EXERCISE —
Starting with the line that contains "which, egg(LEG_CENTRE[which], LEG_REACH))" and stopping after the line that contains "imported = [obj", output every line exactly as it stands.
--- Start DATA SHOWN ---
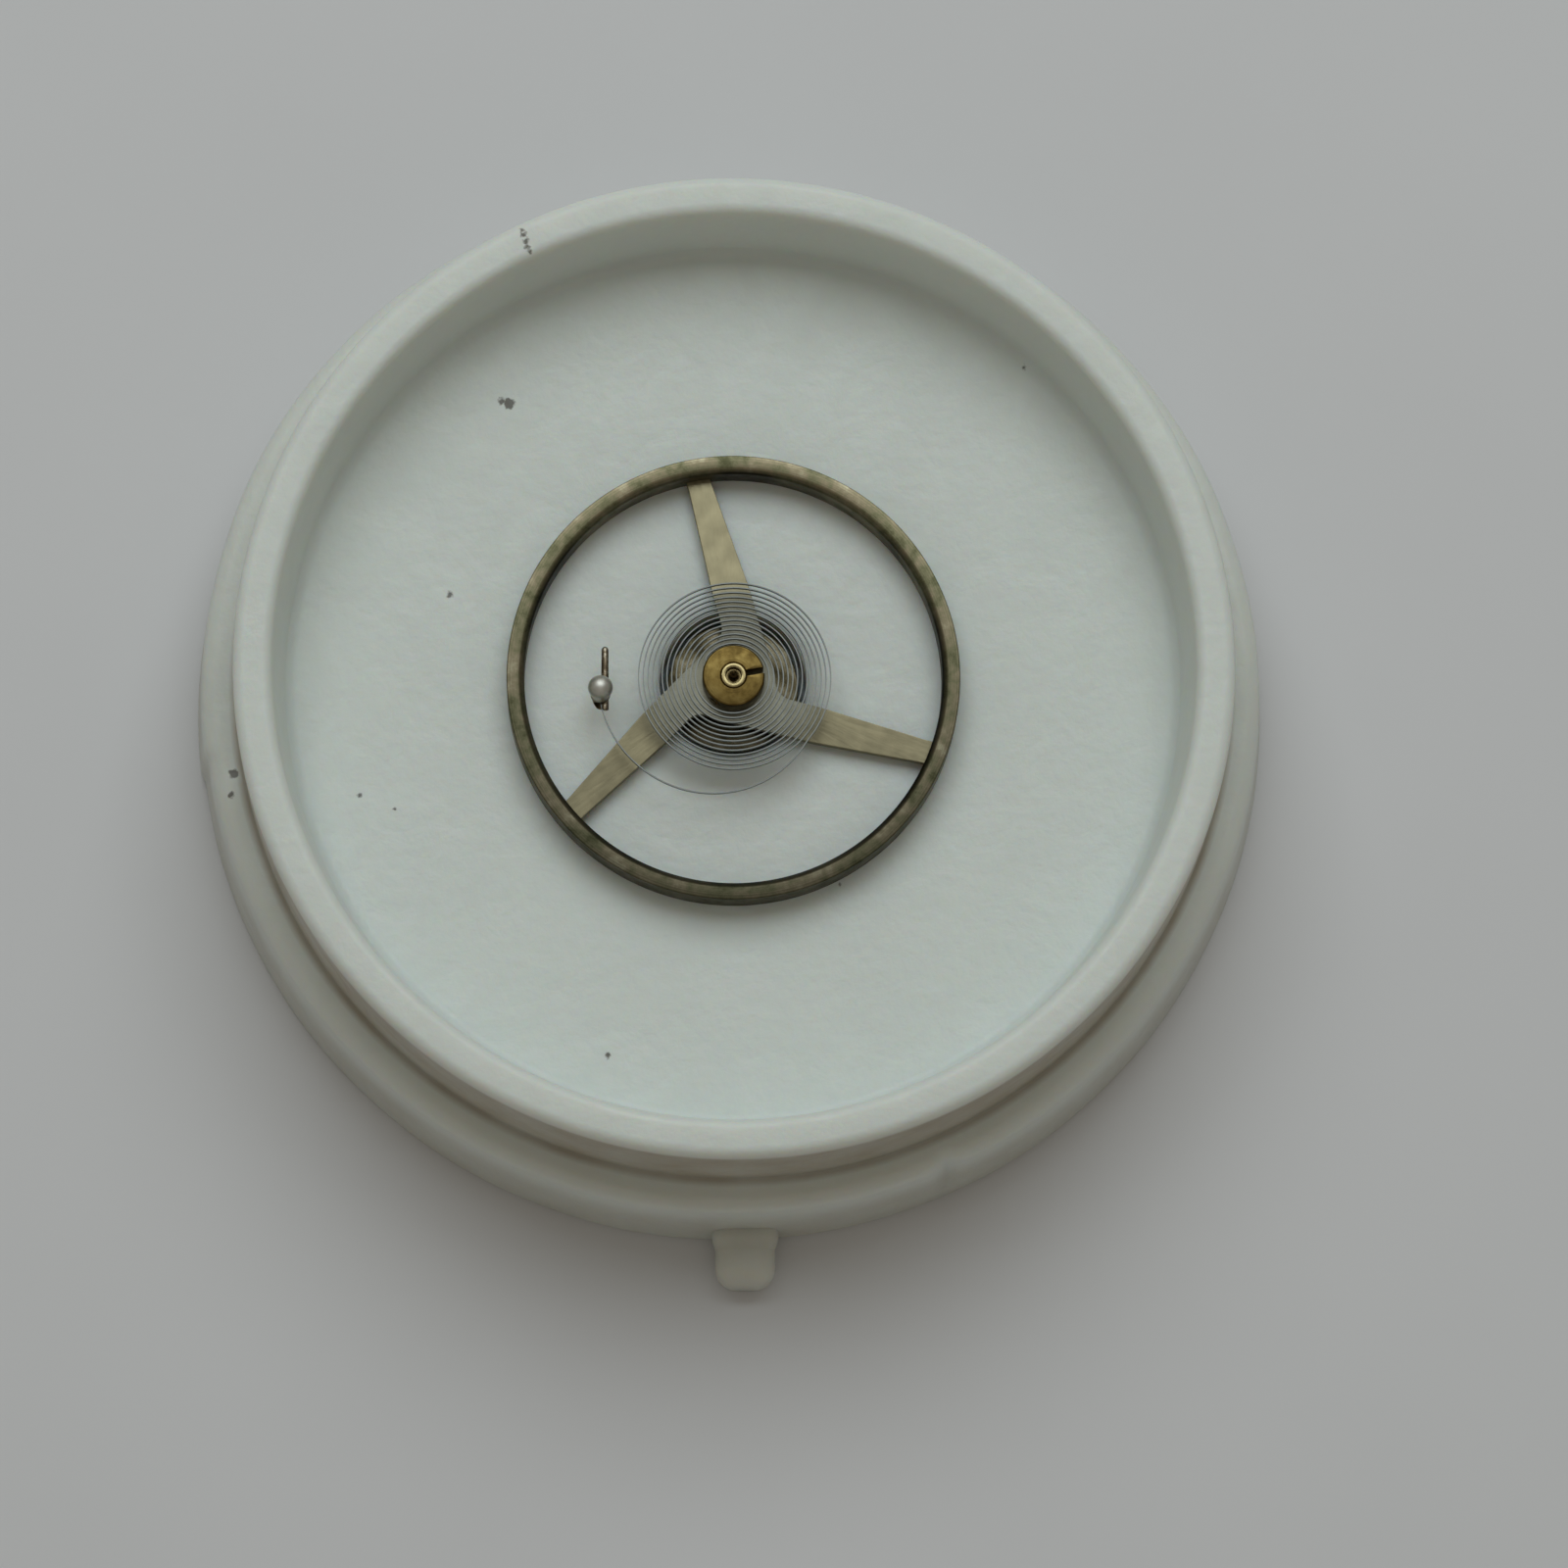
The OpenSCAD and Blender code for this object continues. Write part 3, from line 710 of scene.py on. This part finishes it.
def spring_tree(material):
    """Geometry Nodes: a line bent into the hairspring's path and given the ribbon's section.
    The path starts on a chord inside the collet, winds out in close coils, and sweeps wide to the stud."""
    tree = bpy.data.node_groups.new("hairspring_path", "GeometryNodeTree")
    face = tree.interface
    for name in ("Chord Distance", "First Radius", "Last Radius", "Stud Radius", "Entry Angle", "Chord Start",
                 "Close Sweep", "Outer Sweep", "Tail Sweep", "Thickness", "Width", "Height"):
        face.new_socket(name, in_out="INPUT", socket_type="NodeSocketFloat")
    face.new_socket("Points", in_out="INPUT", socket_type="NodeSocketInt").default_value = SPRING_POINTS
    face.new_socket("Geometry", in_out="OUTPUT", socket_type="NodeSocketGeometry")
    values = {socket.name: socket for socket in add(tree, "NodeGroupInput").outputs}
    line = add(tree, "GeometryNodeCurvePrimitiveLine", {"End": (1.0, 0.0, 0.0)})
    points = add(tree, "GeometryNodeResampleCurve", {"Curve": line, "Count": values["Points"]})
    values["Share"] = add(tree, "GeometryNodeSplineParameter").outputs["Factor"]
    # Each step is a name, an operation and what it works on: a value above it, or a number
    steps = (
        ("Close And Outer", "ADD", "Close Sweep", "Outer Sweep"),
        ("Past Chord", "ADD", "Close And Outer", "Tail Sweep"),
        ("Whole", "ADD", "Past Chord", "Chord Start"),
        ("From Start", "MULTIPLY", "Share", "Whole"),
        ("Swept", "SUBTRACT", "From Start", "Chord Start"),
        ("Chord Sine", "DIVIDE", "Chord Distance", "First Radius"),
        ("Chord Angle", "ARCSINE", "Chord Sine"),
        ("Chord Left", "SUBTRACT", "Chord Angle", "Swept"),
        ("Chord Slope", "SINE", "Chord Left"),
        ("Chord Radius", "DIVIDE", "Chord Distance", "Chord Slope"),
        ("Close Rise", "SUBTRACT", "Last Radius", "First Radius"),
        ("Growth", "DIVIDE", "Close Rise", "Close Sweep"),
        ("Close Radius", "MULTIPLY_ADD", "Growth", "Swept", "First Radius"),
        ("Past Close", "SUBTRACT", "Swept", "Close Sweep"),
        ("Outer Swept", "MAXIMUM", "Past Close", 0.0),
        ("Outer Share", "DIVIDE", "Outer Swept", "Outer Sweep"),
        ("Quarter", "MULTIPLY", "Outer Share", TAU / 4),
        ("Quarter Sine", "SINE", "Quarter"),
        ("Rise", "POWER", "Quarter Sine", 1.15),
        ("Outer Rise", "SUBTRACT", "Stud Radius", "Last Radius"),
        ("Outer Radius", "MULTIPLY_ADD", "Outer Rise", "Rise", "Last Radius"),
        ("Is Outer", "GREATER_THAN", "Past Close", 0.0),
        ("Is Chord", "LESS_THAN", "Swept", 0.0),
        ("Angle", "SUBTRACT", "Entry Angle", "Swept"),
        ("Cosine", "COSINE", "Angle"),
        ("Sine", "SINE", "Angle"),
    )
    for name, operation, *given in steps:
        inputs = {i: values.get(value, value) for i, value in enumerate(given)}
        values[name] = add(tree, "ShaderNodeMath", inputs, operation=operation)
    coil = add(tree, "GeometryNodeSwitch", {
        "Switch": values["Is Outer"], "False": values["Close Radius"], "True": values["Outer Radius"]},
        input_type="FLOAT")
    radius = add(tree, "GeometryNodeSwitch", {
        "Switch": values["Is Chord"], "False": coil, "True": values["Chord Radius"]},
        input_type="FLOAT")
    flat = add(tree, "ShaderNodeCombineXYZ", {"X": values["Cosine"], "Y": values["Sine"]})
    reach = add(tree, "ShaderNodeVectorMath", {0: flat, "Scale": radius}, operation="SCALE")
    lift = add(tree, "ShaderNodeCombineXYZ", {"Z": values["Height"]})
    at = add(tree, "ShaderNodeVectorMath", {0: reach, 1: lift}, operation="ADD")
    bent = add(tree, "GeometryNodeSetPosition", {"Geometry": points, "Position": at})
    upright = add(tree, "GeometryNodeSetCurveNormal", {"Curve": bent})
    upright.mode = "Z_UP"
    marked = add(tree, "GeometryNodeStoreNamedAttribute", {
        "Geometry": upright, "Name": "along", "Value": values["Share"]},
        data_type="FLOAT", domain="POINT")
    section = add(tree, "GeometryNodeCurvePrimitiveQuadrilateral", {
        "Width": values["Thickness"], "Height": values["Width"]})
    ribbon = add(tree, "GeometryNodeCurveToMesh", {
        "Curve": marked, "Profile Curve": section, "Fill Caps": True})
    real = add(tree, "GeometryNodeRealizeInstances", {"Geometry": ribbon})
    done = add(tree, "GeometryNodeSetMaterial", {"Geometry": real, "Material": material})
    add(tree, "NodeGroupOutput", {"Geometry": done})
    return tree


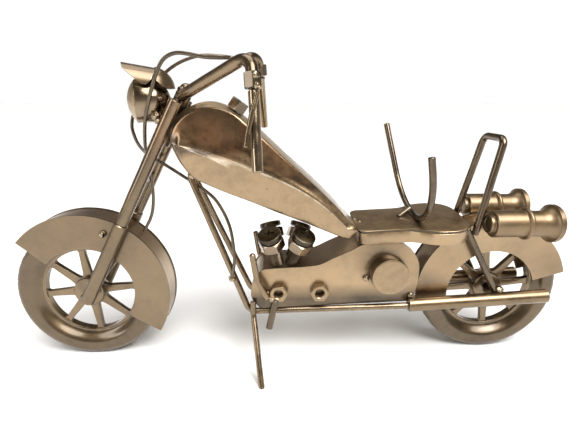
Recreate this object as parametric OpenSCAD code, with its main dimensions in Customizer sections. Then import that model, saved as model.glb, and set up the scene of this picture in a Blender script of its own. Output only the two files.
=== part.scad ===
// Welded steel chopper ornament that holds a bottle: millimetres, front towards -X, +Z up.
// The origin is on the ground, midway between the axles.

/* [Overall] */
// Distance between the two axles
wheelbase = 263; // [255:1:275]
// Diameter of the main bent rods
rod_d = 4; // [3.6:0.1:4.4]
// Thickness of the sheet metal
sheet = 1.2; // [1:0.1:1.4]
// Height of the near side below, and of the far side above, the level of both bars
bar_skew = 6.5; // [0:0.5:7]

/* [Wheels] */
// Diameter over the tread
wheel_d = 90; // [88:1:91]
// Width over the sidewalls
tyre_w = 15; // [14:0.2:15.4]
// Diameter of the opening inside the rim
opening_d = 57; // [55:1:58]
// Number of spokes
spokes = 8; // [6:1:10]
// Diameter of the hub
hub_d = 19; // [17:1:20]
// Diameter of both axles
axle_d = 4; // [3.6:0.1:4.4]
// Radial running clearance of the hub on its axle
run_gap = 0.05; // [0.02:0.01:0.1]

/* [Fenders] */
// Width over both fender plates
fender_w = 19; // [18:0.5:20]
// Outer radius of the front fender
front_fender_r = 51.8; // [51:0.2:53]
// Outer radius of the rear fender
rear_fender_r = 49.2; // [49:0.2:50]

/* [Engine and frame] */
// Width over the engine case
case_w = 31; // [30:0.5:32]
// Diameter of the round cap on the case
cap_d = 23; // [20:0.2:25]
// How far the round cap stands out
cap_h = 9; // [6:0.5:10]
// Diameter of the screw heads that stand for the cylinders
head_d = 14.4; // [13:0.2:15]

/* [Tank and seat] */
// Width over the edges of the tank
tank_w = 33; // [31:0.5:34]
// How far each tank side bulges
tank_bulge = 4; // [2:0.5:5]
// How much the tank's back is crowned, as a share of its size
tank_crown = 0.045; // [0.01:0.005:0.05]
// Half width of the front of the seat
seat_front = 17.5; // [16:0.5:19]
// Half width of the rear of the seat
seat_rear = 24; // [22:0.5:25]

/* [Cradle and hoop] */
// Radius of the cradle at the middle of its rod
cradle_r = 35.4; // [34:0.2:37]
// Half width of the hoop at its feet
hoop_foot = 15; // [14:0.5:16]
// Half width of the hoop at its top
hoop_top = 11.3; // [10:0.1:12]

/* [Tail] */
// Diameter of the exhaust tubes
muffler_d = 8.6; // [7:0.1:9]
// Diameter of the canister body
can_d = 16.4; // [15:0.2:17]
// Diameter of the flared canister rim
can_rim_d = 23; // [22:0.2:24]

/* [Fork and bars] */
// Diameter of the upper fork tubes
fork_d = 7.2; // [6.6:0.1:7.4]
// Diameter of the lower fork tubes
slider_d = 8.2; // [7.8:0.1:8.4]
// Half distance between the fork tubes
fork_y = 13.9; // [13.7:0.1:14.5]
// Diameter of the handlebar tubes
bar_d = 6.2; // [5.6:0.1:6.6]
// Diameter of the grips
grip_d = 5.2; // [4.8:0.1:5.4]
// Half width of the bars at the ends of the grips
bar_reach = 57; // [52:1:60]

/* [Hidden] */
$fn = 48;

wheel_r = wheel_d / 2;
front_x = -wheelbase / 2;
rear_x = wheelbase / 2;
left = -1;
right = 1;
case_y = case_w / 2;
fender_y = fender_w / 2;
bronze = "#9c8363";
dark_bronze = "#6f5a41";
bright_steel = "#cfc8bb";
black_steel = "#2a2620";

// Angle range of each fender, from straight back, upwards
front_arc = [-33, 138];
rear_arc = [16, 186];
front_fender_at = [front_x + 1.5, 0, 46.6];
rear_fender_at = [rear_x - 1, 0, 43.5];

// Outline of the engine case, as X and Z
case_outline = [
    [-20, 37.3], [-25, 44], [-25.5, 50], [-24, 58], [-20, 63], [-16, 64.5], [-2, 65.2],
    [11, 66], [18, 67.5], [27, 72], [36, 76], [44, 80], [58, 82], [70, 79.5],
    [76.5, 73], [79.5, 66], [79.8, 56], [78, 46], [74, 41]
];
// Outline of the tank, as X and Z
tank_outline = [
    [39.5, 89.5], [33.5, 96], [28.5, 102], [16.5, 114], [4.5, 125], [-6.5, 135],
    [-15.5, 143.5], [-24, 151], [-30, 156], [-36, 159.3], [-42, 161], [-48, 160.8],
    [-54, 159], [-59.5, 156], [-64, 151.5], [-66.5, 146.5], [-67, 141], [-65.5, 136],
    [-62.5, 130], [-58.5, 124.5], [-53.5, 120.5], [-39.5, 114], [-24.5, 108],
    [-10.5, 102], [4.5, 96], [17.5, 90.5], [29.5, 85.5], [35, 84.5]
];
// Seat plane: it rises slightly to the rear, and to the far side from its near edge
seat_tilt = 2.6;
seat_roll = 5.5;
seat_at = [40, 0, 88.5];
seat_skirt_h = 9;

// Fork line on the middle plane, from its top to its foot
fork_top = [-63.2, 0, 164.5];
fork_mid = [-101.2, 0, 94.1];
fork_foot = [-128.6, 0, 43.3];

// Places of the handlebar, with Y counted outwards
bar_root = [-62.5, 7, 167];
bar_knee = [-20.5, 38, 189.8];
bar_end = [-19.5, 45, 178];
grip_top = [-19.3, 45.6, 174];
grip_end = [-17.6, bar_reach, 139];

// Cables: points chosen by hand along each welded route
front_cable_route = [
    [-32, -21, 185.5], [-38, -20, 185.5], [-46, -18, 186], [-54, -17, 187.5],
    [-61, -16, 188], [-67, -15.5, 185.5], [-71, -15.5, 180], [-74.5, -15.5, 172],
    [-77.5, -15.2, 164], [-81, -13.2, 154], [-84, -8, 143], [-85.5, -3.5, 134],
    [-85.5, -1, 124], [-85, 0, 112], [-86, 0, 101], [-88.5, 0, 93], [-93.5, 0, 84.5]
];
frame_cable_route = [
    [-34, 26, 189.5], [-43, 24.5, 190.5], [-55, 22.5, 190.5], [-67, 20, 186.5],
    [-77, 17.5, 179.5], [-88, 16.5, 169], [-95.5, 15, 159], [-97.5, 12, 150],
    [-96, 10, 143], [-93, 8, 137.5], [-88, 5.5, 133], [-82, 3, 130],
    [-73, 0, 125], [-64, -2, 119.5], [-54, -4.5, 113.5], [-45, -7, 105.5],
    [-38, -10.5, 92], [-35.5, -13.2, 77], [-35.5, -14.5, 68], [-37.5, -15.2, 58]
];

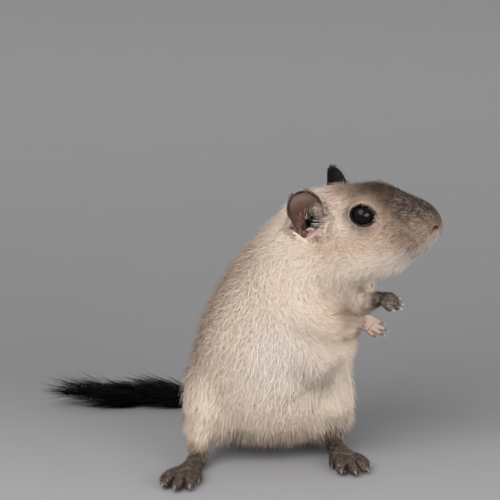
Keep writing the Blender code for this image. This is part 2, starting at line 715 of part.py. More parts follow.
def tail_locks(path):
    """Rows of locks round the tail, each row turned half a step from the one before."""
    chance = random.Random(LOCK_SEED)
    length = path[1][-1]
    spacing = length * TAIL_CORE_END / LOCK_ROWS
    made = []
    for row in range(LOCK_ROWS):
        for place in range(LOCKS_AROUND):
            angle = 2 * math.pi * (place + row % 2 / 2 + chance.uniform(-0.12, 0.12)) / LOCKS_AROUND
            start = spacing * (row + chance.uniform(0.05, 0.45))
            reach = chance.uniform(0.9, 1.04)
            room = length - start + 1.0
            made.append(lock(path, start, angle, min(room, LOCK_LENGTH * chance.uniform(0.85, 1.15)),
                             LOCK_WIDTH * chance.uniform(0.85, 1.1), reach))
    return made


def tail():
    """The tail as a thin core covered in locks, laid on the floor and parted into its lengths."""
    path = tail_path()
    length = path[1][-1]
    steps = 14
    stations = [on_tail(path, length * TAIL_CORE_END * k / steps) for k in range(steps + 1)]
    core = loft("tail_root", [s[0] for s in stations], [s[2] for s in stations],
                [(s[4] * TAIL_CORE, s[4] * TAIL_CORE) for s in stations], around=7, cap_rings=1)
    joined(core, tail_locks(path))
    rest = largest_only(boolean(core, block_ahead((0, 0, 0), (0, 0, -1)), "DIFFERENCE"))
    made = []
    for name, share in reversed(list(TAIL_LENGTHS.items())[1:]):
        place, ahead, _, _, _ = on_tail(path, length * share)
        made.append(taken(rest, name, beyond(place, ahead)))
    return [rest, *made]


def clear_scene():
    for obj in list(bpy.data.objects):
        bpy.data.objects.remove(obj, do_unlink=True)


def finish_node(obj, colour):
    """Gives a node its material and shading, and moves it into the part's frame in metres."""
    x, y = FOOTPRINT_CENTRE
    obj.data.transform(Matrix.Scale(MM, 4) @ Matrix.Translation((-x, -y, 0.0)))
    obj.data.materials.clear()
    obj.data.materials.append(material(colour, 0.12 if colour == "eye" else 0.8))
    obj.data.shade_smooth()
    obj.data.set_sharp_from_angle(angle=math.radians(50))


def main():
    clear_scene()
    body = fused_body()
    nodes = {}

    for which, side in (("right", -1), ("left", 1)):
        arm_axes = Vector(ARM_WAY[which]).to_track_quat("X", "Z").to_matrix()
        arm = taken(body, "arm_" + which, egg(ARM_CENTRE[which], ARM_REACH, arm_axes))
        hand_ahead = Vector(HAND_POINTS[which]).normalized()
        cut = block_ahead(Vector(WRIST[which]) - hand_ahead * 0.1, hand_ahead)
        nodes["arm_" + which] = (largest_only(boolean(arm, cut, "DIFFERENCE")), "cream_fur")
        nodes["hand_" + which] = (hand(which, side), "dark_fur")

        leg = taken(body, "thigh_" + which, egg(LEG_CENTRE[which], LEG_REACH))
        shank = taken(leg, "shank_" + which, beyond((0, 0, KNEE_CUT), (0, 0, -1)))
        below = block_ahead((0, 0, ANKLE_CUT), (0, 0, -1))
        nodes["shank_" + which] = (largest_only(boolean(shank, below, "DIFFERENCE")), "cream_fur")
        nodes["thigh_" + which] = (leg, "cream_fur")
        nodes["foot_" + which] = (foot(which, side), "dark_fur")

        nodes["eye_" + which] = (eye(which, side), "eye")
        nodes["ear_" + which] = (ear(which, side), "dark_fur")
    nose, _, up = HEAD.col
    neck_way = nose * NECK_NOSE + up * NECK_UP
    head = taken(body, "head", beyond(EYE_LINE - neck_way * HEAD_CUT, neck_way))
    neck = taken(body, "neck", beyond(EYE_LINE - neck_way * NECK_CUT, neck_way))
    nodes["head"] = (finish_head(head), "cream_fur")
    nodes["neck"] = (neck, "cream_fur")
    body.name = "torso"
    nodes["torso"] = (body, "cream_fur")
    for length in tail():
        if length.name == "tail_root":
            trimmed_to(length, body)
        nodes[length.name] = (length, "black_fur")
    for obj, colour in nodes.values():
        finish_node(obj, colour)


main()
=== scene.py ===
import math

import bpy
import numpy as np
from mathutils import Euler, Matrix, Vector
from mathutils.bvhtree import BVHTree
from mathutils.kdtree import KDTree


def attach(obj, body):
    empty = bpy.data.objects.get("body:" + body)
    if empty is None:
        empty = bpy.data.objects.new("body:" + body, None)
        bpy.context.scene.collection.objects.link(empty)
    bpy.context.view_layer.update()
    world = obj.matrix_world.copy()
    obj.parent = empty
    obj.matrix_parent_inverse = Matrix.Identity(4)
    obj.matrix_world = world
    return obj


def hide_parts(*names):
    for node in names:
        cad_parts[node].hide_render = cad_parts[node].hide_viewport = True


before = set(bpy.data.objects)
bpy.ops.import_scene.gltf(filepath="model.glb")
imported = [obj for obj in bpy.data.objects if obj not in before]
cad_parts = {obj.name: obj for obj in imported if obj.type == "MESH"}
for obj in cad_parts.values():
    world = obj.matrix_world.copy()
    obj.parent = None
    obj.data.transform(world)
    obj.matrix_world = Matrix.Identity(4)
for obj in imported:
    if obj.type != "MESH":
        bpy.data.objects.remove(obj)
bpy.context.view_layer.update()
print("frame loaded:", len(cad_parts), "nodes")

# Lengths are millimetres, and toMetres turns them into Blender's. Only those of the stage, the camera
# and the lamps are in metres.
toMetres = 0.001
sourceShift = np.array((8.2, -7.6, 0.0))  # from the source's own figures to the frame
headEuler = Euler((math.radians(4), math.radians(5), math.radians(-20)))
headTurn = np.array(headEuler.to_matrix())  # columns: nose, left, up
eyeLine = np.array((28.85, -3.2, 70.4)) + sourceShift
rng = np.random.default_rng(7)


def onHead(ahead, left, up):
    return eyeLine + headTurn @ np.array((ahead, left, up), float)


def headLocal(points):
    return (points - eyeLine) @ headTurn


def fromSource(rows):
    rows = np.array(rows, float)
    rows[:, :3] += sourceShift
    return rows


def unit(vectors):
    return vectors / np.maximum(np.linalg.norm(vectors, axis=-1, keepdims=True), 1e-9)


def smoothstep(low, high, values):
    t = np.clip((values - low) / (high - low), 0, 1)
    return t * t * (3 - 2 * t)


def throughRows(rows, perSpan):
    rows = np.array(rows, float)
    padded = np.vstack([2 * rows[0] - rows[1], rows, 2 * rows[-1] - rows[-2]])
    made = []
    for i in range(1, len(padded) - 2):
        a, b, c, d = padded[i - 1 : i + 3]
        for k in range(perSpan):
            t = k / perSpan
            made.append(0.5 * (2 * b + (c - a) * t + (2 * a - 5 * b + 4 * c - d) * t**2
                               + (3 * b - a - 3 * c + d) * t**3))
    made.append(rows[-1])
    return np.array(made)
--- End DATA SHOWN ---
RIGHT ANSWER —
        leg = taken(body, "thigh_" + which, egg(LEG_CENTRE[which], LEG_REACH))
        shank = taken(leg, "shank_" + which, beyond((0, 0, KNEE_CUT), (0, 0, -1)))
        below = block_ahead((0, 0, ANKLE_CUT), (0, 0, -1))
        nodes["shank_" + which] = (largest_only(boolean(shank, below, "DIFFERENCE")), "cream_fur")
        nodes["thigh_" + which] = (leg, "cream_fur")
        nodes["foot_" + which] = (foot(which, side), "dark_fur")

        nodes["eye_" + which] = (eye(which, side), "eye")
        nodes["ear_" + which] = (ear(which, side), "dark_fur")
    nose, _, up = HEAD.col
    neck_way = nose * NECK_NOSE + up * NECK_UP
    head = taken(body, "head", beyond(EYE_LINE - neck_way * HEAD_CUT, neck_way))
    neck = taken(body, "neck", beyond(EYE_LINE - neck_way * NECK_CUT, neck_way))
    nodes["head"] = (finish_head(head), "cream_fur")
    nodes["neck"] = (neck, "cream_fur")
    body.name = "torso"
    nodes["torso"] = (body, "cream_fur")
    for length in tail():
        if length.name == "tail_root":
            trimmed_to(length, body)
        nodes[length.name] = (length, "black_fur")
    for obj, colour in nodes.values():
        finish_node(obj, colour)


main()
=== scene.py ===
import math

import bpy
import numpy as np
from mathutils import Euler, Matrix, Vector
from mathutils.bvhtree import BVHTree
from mathutils.kdtree import KDTree


def attach(obj, body):
    empty = bpy.data.objects.get("body:" + body)
    if empty is None:
        empty = bpy.data.objects.new("body:" + body, None)
        bpy.context.scene.collection.objects.link(empty)
    bpy.context.view_layer.update()
    world = obj.matrix_world.copy()
    obj.parent = empty
    obj.matrix_parent_inverse = Matrix.Identity(4)
    obj.matrix_world = world
    return obj


def hide_parts(*names):
    for node in names:
        cad_parts[node].hide_render = cad_parts[node].hide_viewport = True


before = set(bpy.data.objects)
bpy.ops.import_scene.gltf(filepath="model.glb")
imported = [obj for obj in bpy.data.objects if obj not in before]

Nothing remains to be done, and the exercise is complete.